■ **CHALLENGE**
Produce the listing below again, exactly as shown.

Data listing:

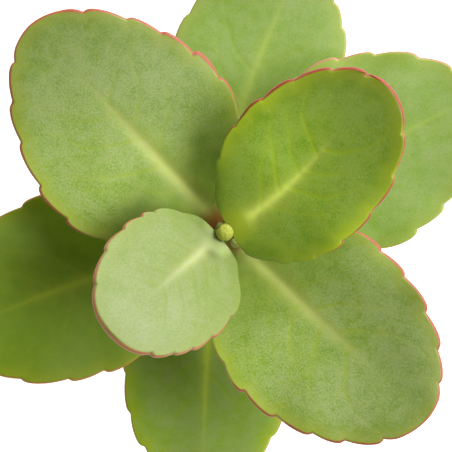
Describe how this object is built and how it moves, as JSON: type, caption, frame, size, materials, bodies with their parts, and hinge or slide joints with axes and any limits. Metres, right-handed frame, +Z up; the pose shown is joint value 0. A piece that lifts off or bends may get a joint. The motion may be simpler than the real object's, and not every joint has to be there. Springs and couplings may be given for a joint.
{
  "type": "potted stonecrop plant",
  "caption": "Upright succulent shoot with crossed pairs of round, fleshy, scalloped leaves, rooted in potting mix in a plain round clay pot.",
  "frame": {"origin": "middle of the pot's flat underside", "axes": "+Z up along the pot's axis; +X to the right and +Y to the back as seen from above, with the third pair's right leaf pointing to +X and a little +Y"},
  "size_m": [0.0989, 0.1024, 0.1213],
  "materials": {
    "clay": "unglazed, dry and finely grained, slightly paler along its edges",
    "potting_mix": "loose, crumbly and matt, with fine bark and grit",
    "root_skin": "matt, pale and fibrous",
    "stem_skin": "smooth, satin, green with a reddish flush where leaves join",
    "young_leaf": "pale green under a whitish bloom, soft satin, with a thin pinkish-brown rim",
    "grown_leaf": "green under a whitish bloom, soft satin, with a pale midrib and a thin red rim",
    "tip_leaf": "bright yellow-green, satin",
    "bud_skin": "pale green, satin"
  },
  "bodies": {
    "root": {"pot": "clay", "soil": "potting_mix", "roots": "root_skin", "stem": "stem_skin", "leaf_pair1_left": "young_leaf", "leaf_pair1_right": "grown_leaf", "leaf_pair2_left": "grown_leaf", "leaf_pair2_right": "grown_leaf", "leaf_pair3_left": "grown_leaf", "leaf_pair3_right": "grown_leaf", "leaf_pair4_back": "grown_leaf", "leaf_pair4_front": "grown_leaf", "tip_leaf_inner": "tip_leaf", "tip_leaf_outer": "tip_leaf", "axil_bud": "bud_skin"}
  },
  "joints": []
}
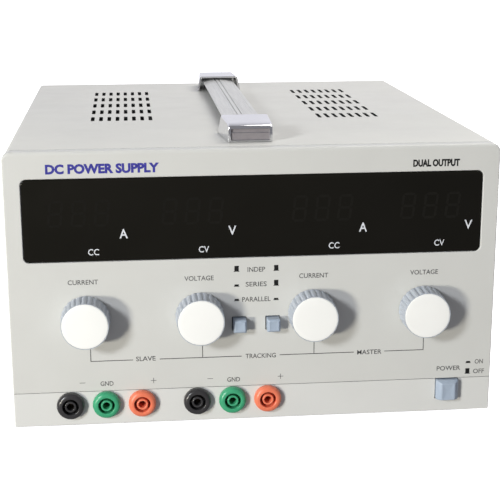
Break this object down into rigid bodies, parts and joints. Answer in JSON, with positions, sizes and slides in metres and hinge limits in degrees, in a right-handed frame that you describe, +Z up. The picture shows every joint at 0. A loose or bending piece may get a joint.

■ **WRITTEN SOLUTION**
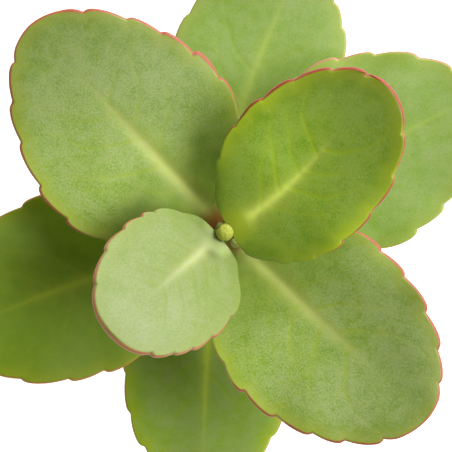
Describe how this object is built and how it moves, as JSON: type, caption, frame, size, materials, bodies with their parts, and hinge or slide joints with axes and any limits. Metres, right-handed frame, +Z up; the pose shown is joint value 0. A piece that lifts off or bends may get a joint. The motion may be simpler than the real object's, and not every joint has to be there. Springs and couplings may be given for a joint.
{
  "type": "potted stonecrop plant",
  "caption": "Upright succulent shoot with crossed pairs of round, fleshy, scalloped leaves, rooted in potting mix in a plain round clay pot.",
  "frame": {"origin": "middle of the pot's flat underside", "axes": "+Z up along the pot's axis; +X to the right and +Y to the back as seen from above, with the third pair's right leaf pointing to +X and a little +Y"},
  "size_m": [0.0989, 0.1024, 0.1213],
  "materials": {
    "clay": "unglazed, dry and finely grained, slightly paler along its edges",
    "potting_mix": "loose, crumbly and matt, with fine bark and grit",
    "root_skin": "matt, pale and fibrous",
    "stem_skin": "smooth, satin, green with a reddish flush where leaves join",
    "young_leaf": "pale green under a whitish bloom, soft satin, with a thin pinkish-brown rim",
    "grown_leaf": "green under a whitish bloom, soft satin, with a pale midrib and a thin red rim",
    "tip_leaf": "bright yellow-green, satin",
    "bud_skin": "pale green, satin"
  },
  "bodies": {
    "root": {"pot": "clay", "soil": "potting_mix", "roots": "root_skin", "stem": "stem_skin", "leaf_pair1_left": "young_leaf", "leaf_pair1_right": "grown_leaf", "leaf_pair2_left": "grown_leaf", "leaf_pair2_right": "grown_leaf", "leaf_pair3_left": "grown_leaf", "leaf_pair3_right": "grown_leaf", "leaf_pair4_back": "grown_leaf", "leaf_pair4_front": "grown_leaf", "tip_leaf_inner": "tip_leaf", "tip_leaf_outer": "tip_leaf", "axil_bud": "bud_skin"}
  },
  "joints": []
}
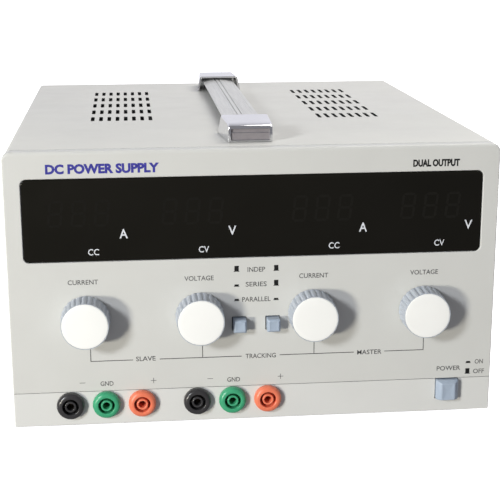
Break this object down into rigid bodies, parts and joints. Answer in JSON, with positions, sizes and slides in metres and hinge limits in degrees, in a right-handed frame that you describe, +Z up. The picture shows every joint at 0. A loose or bending piece may get a joint.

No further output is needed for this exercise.